I’m sure you have seen those mutual funds ads where they brag about their performance.  Well I have a new fund that blows most of them away!  It’s called Bet on Red — 100% return last year — really!  Watch the video for the whole story . . .

Tax cut expiration makes Roth conversion more advantageous in 2010

February 5th, 2010

With the Bush tax cuts expiring at the end of this year and unlikely to be renewed, taxpayers in the highest income brackets that are considering a Roth IRA conversion should think about doing it this year.
The highest federal tax bracket next year will go from 35% to 39.6% meaning the taxes on a $1,000,000 conversion will increase by $40,600 in 2011.   If you will turn 59 and ½ next year you may want to consider waiting because the penalty for early withdrawal will expire for you next year lowering the tax on your conversion form 45% in 2010 (35% + 10% early withdrawal penalty) vs. 39.6% next year.

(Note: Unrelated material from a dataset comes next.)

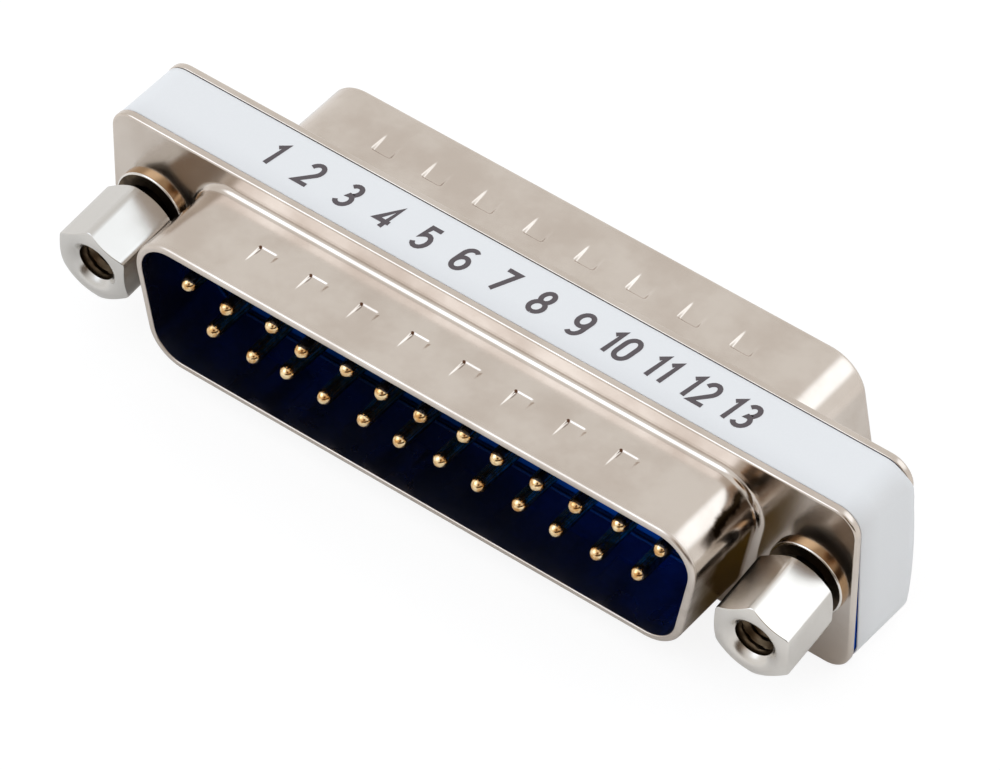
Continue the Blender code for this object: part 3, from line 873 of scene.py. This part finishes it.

Young tax payers in any tax bracket with small IRA balances may also want to convert this year.  That is because by converting now they will be able to shelter any future gains on their current IRA from taxes, and for a young person those gains could be substantial.  For example the future gain on $10,000 for a 30year old could be $310,000 by the time the person reaches 70.  In addition if your current IRA contributions were not tax deductible because your income was too high, most or all of your Roth conversion could be tax free.

One last benefit for converting in 2010 is that you are able to spread any taxes you do owe over a 3-year period vs. paying them all this year.